- _WHAT THE TASK ASKS_: Make an exact copy of all the records.

## START EXERCISE INPUT

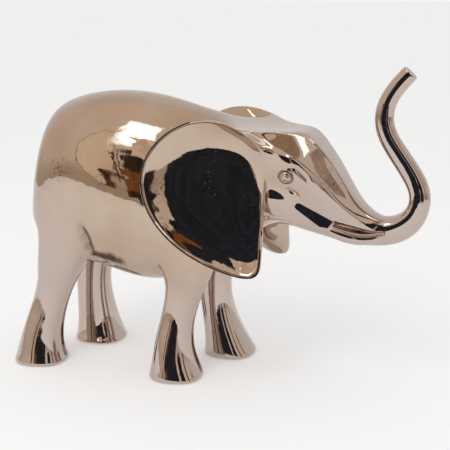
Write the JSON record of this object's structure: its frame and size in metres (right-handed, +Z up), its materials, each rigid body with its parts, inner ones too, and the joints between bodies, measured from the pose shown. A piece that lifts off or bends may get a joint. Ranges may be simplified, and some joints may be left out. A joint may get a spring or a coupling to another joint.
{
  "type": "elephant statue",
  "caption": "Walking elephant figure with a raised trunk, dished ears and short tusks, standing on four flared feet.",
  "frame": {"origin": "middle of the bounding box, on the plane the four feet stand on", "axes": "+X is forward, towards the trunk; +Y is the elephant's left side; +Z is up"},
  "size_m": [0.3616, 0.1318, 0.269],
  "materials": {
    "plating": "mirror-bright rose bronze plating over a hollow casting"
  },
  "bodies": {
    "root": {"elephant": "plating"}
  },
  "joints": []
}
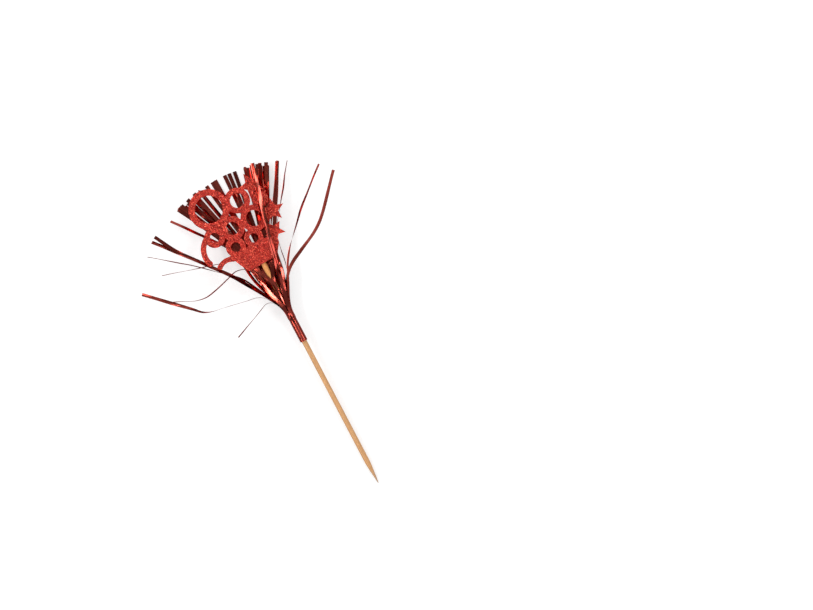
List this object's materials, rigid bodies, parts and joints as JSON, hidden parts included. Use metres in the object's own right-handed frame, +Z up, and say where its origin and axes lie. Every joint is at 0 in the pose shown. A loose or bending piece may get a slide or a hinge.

## END EXERCISE INPUT

- _SOLUTION TO THIS EXERCISE_:
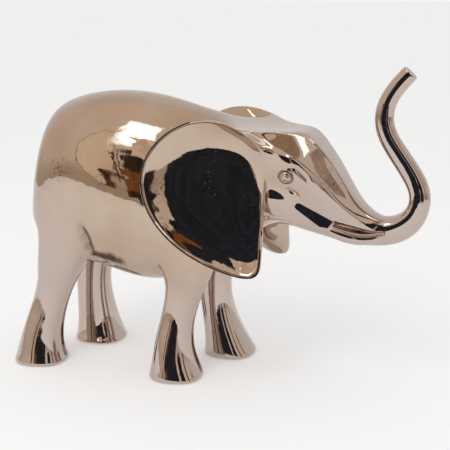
Write the JSON record of this object's structure: its frame and size in metres (right-handed, +Z up), its materials, each rigid body with its parts, inner ones too, and the joints between bodies, measured from the pose shown. A piece that lifts off or bends may get a joint. Ranges may be simplified, and some joints may be left out. A joint may get a spring or a coupling to another joint.
{
  "type": "elephant statue",
  "caption": "Walking elephant figure with a raised trunk, dished ears and short tusks, standing on four flared feet.",
  "frame": {"origin": "middle of the bounding box, on the plane the four feet stand on", "axes": "+X is forward, towards the trunk; +Y is the elephant's left side; +Z is up"},
  "size_m": [0.3616, 0.1318, 0.269],
  "materials": {
    "plating": "mirror-bright rose bronze plating over a hollow casting"
  },
  "bodies": {
    "root": {"elephant": "plating"}
  },
  "joints": []
}
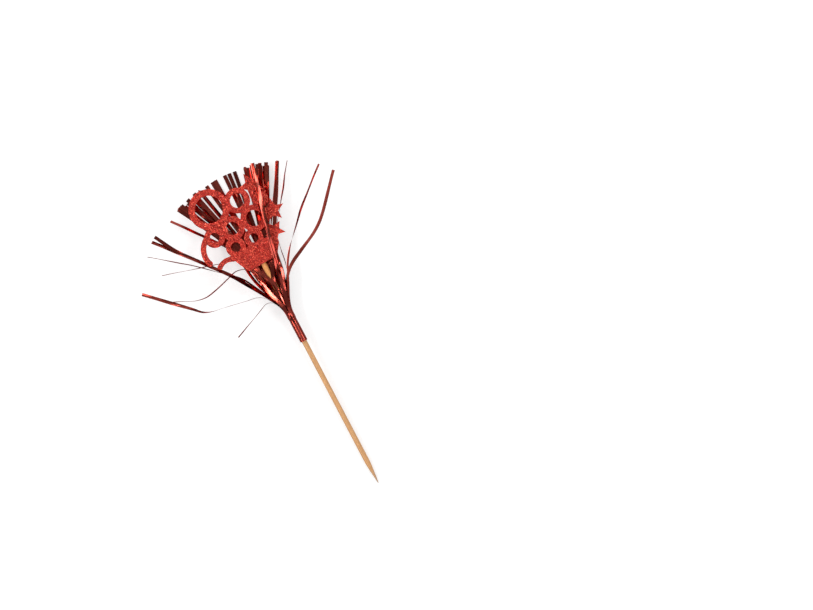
List this object's materials, rigid bodies, parts and joints as JSON, hidden parts included. Use metres in the object's own right-handed frame, +Z up, and say where its origin and axes lie. Every joint is at 0 in the pose shown. A loose or bending piece may get a slide or a hinge.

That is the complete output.